La célèbre scène de mise à mort recèle une dimension symbolique très forte : durant une partie du film, Carnehan a supervisé la construction d’un pont de cordes reliant deux pans de roches himalayens séparés par un profond précipice. Dravot, redevenu simple mortel, est condamné à être précipité dans ce ravin ; ses anciens sujets le forcent à marcher jusqu’au milieu du pont et tranchent les cordes le retenant à la terre ferme. Par ce geste, les habitants du Kafiristan se débarrassent de l’imposteur, de cet homme si décevant tout en effaçant comme un coup d’éponge sur une ardoise les vestiges arrogants de ces intrus qui ont voulu remodeler leur civilisation à l’image de la leur. Par cette mise à mort, les Himalayens ne font rien d’autre que de supprimer les traces de personnages moyens qui avaient comme seule ambition l’existence aux yeux du monde. Et sans traces visibles de soi, a-t-on jamais existé ?

Kipling et ses personnages (M. Caine ; C. Plummer ; S. Connery) (©Wild Side)

Film qui prend l’allure d’un récit légendaire du fait de son lieu imaginaire (ou du moins non répertorié) et de ses raconteurs multiples (Carnehan revenu handicapé de son épopée himalayenne narrateur de l’histoire ; Rudyard Kipling [Christopher Plummer] écoutant l’histoire et qui en fera la sève de sa nouvelle…), L’Homme qui voulut être roi assume cet effacement, le caractère incertain, évanescent du récit. Huston se fait ici créateur de vanités (le crâne de Dravot récupéré par Carnehan exposé dans le plan final, double de ceux émaillant Au-dessous du volcan ou des regards sans yeux dans Le Malin), philosophe d’ordre presque existentialiste assumant que face à la Nature, face au pouvoir, face à la vie elle-même et face à la mort, sans accomplissement de sa part, l’Homme n’est rien.
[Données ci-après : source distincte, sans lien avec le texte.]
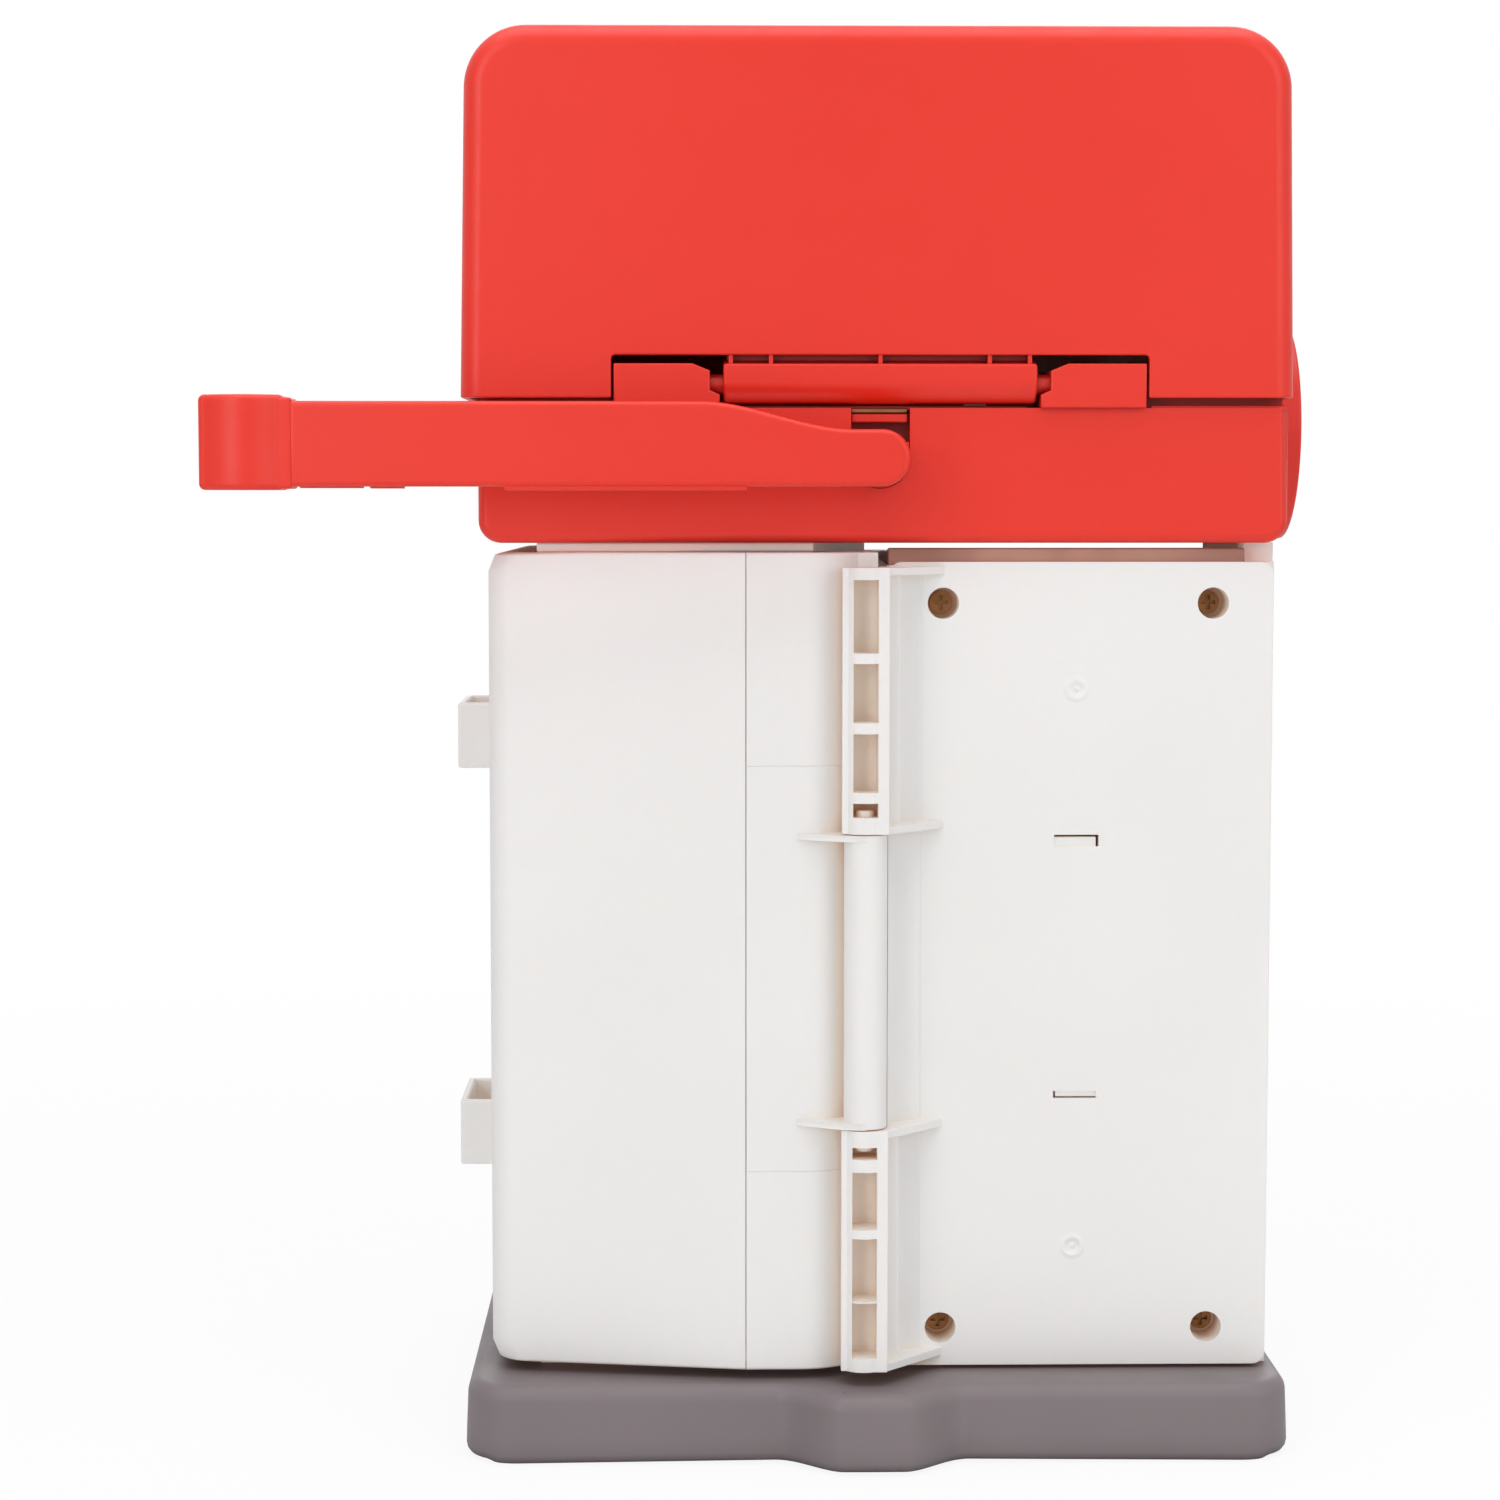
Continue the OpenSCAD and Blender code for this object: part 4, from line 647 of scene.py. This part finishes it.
# lever grip: outline in X and Y, carried along Z
gripSet = {"left": -175.7, "right": -153.8, "low": 259.0, "high": 283.3, "nearY": -108.0, "farY": -87.2,
           "bow": 3.0, "edge": 1.6, "corner": 1.8, "sweep": 70,
           "collarTo": -151.8, "collarIn": 3, "collarY": (-104.9, -91.4), "collarLow": 0.3, "collarHigh": 0.7}


# both long sides bow out by a parabola bow (1 - u^2); the corners are arcs of sweep degrees, which meet the
# bow without a kink; a collar joins it to the arm
def leverGrip(s):
    c, sweep = s["corner"], s["sweep"]
    middle, half = (s["left"] + s["right"]) / 2, (s["right"] - s["left"]) / 2 - c
    x = np.linspace(middle - half, middle + half, 24)
    bow = s["bow"] * (1 - ((x - middle) / half) ** 2)
    y0, y1 = s["nearY"] + s["bow"], s["farY"] - s["bow"]
    outline = np.vstack([
        arc(s["left"] + c, y0 + c, c, 180, 180 + sweep, 7), np.stack([x, y0 - bow], -1),
        arc(s["right"] - c, y0 + c, c, 360 - sweep, 360, 7), arc(s["right"] - c, y1 - c, c, 0, sweep, 7),
        np.stack([x, y1 + bow], -1)[::-1], arc(s["left"] + c, y1 - c, c, 180 - sweep, 180, 7)])
    collarX = (s["right"] - s["collarIn"], s["collarTo"])
    collarZ = (s["low"] + s["collarLow"], s["high"] - s["collarHigh"])
    parts = [plate("gripBody", outline, s["low"], s["high"], s["edge"], "XY", 8),
             block("collar", collarX, s["collarY"], collarZ, 0.9)]
    settle(joined("lever_grip_moulding", parts), "lever_grip")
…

Il voulut être roi, il n’est plus qu’un crâne.

Suppléments du coffret DVD / Blu-Ray

  • Quand l’aventure tutoie les sommets : Angela Allen, scripte attitrée de John Huston, se souvient du tournage et de cette expérience hors du commun (43’)
  • La Cité magique : le making-of du film (12’)
  • Le Gentil Géant : le fils du réalisateur Danny Huston parle de son père (8’)
  • John, Sean et Michael & Loin d’Hollywood, John Huston Roi du Kafiristan : deux entretiens avec le cinéaste Jean-Jacques Annaud qui évoque ces trois hommes exceptionnels, leur personnalité et cette œuvre impressionnante (21’ & 17’)
  • La Matière dont les rêves sont faits, l’Inde à Marrakech : Le livre de Samuel Blumenfeld sur la genèse du film, illustré de photos d’archives.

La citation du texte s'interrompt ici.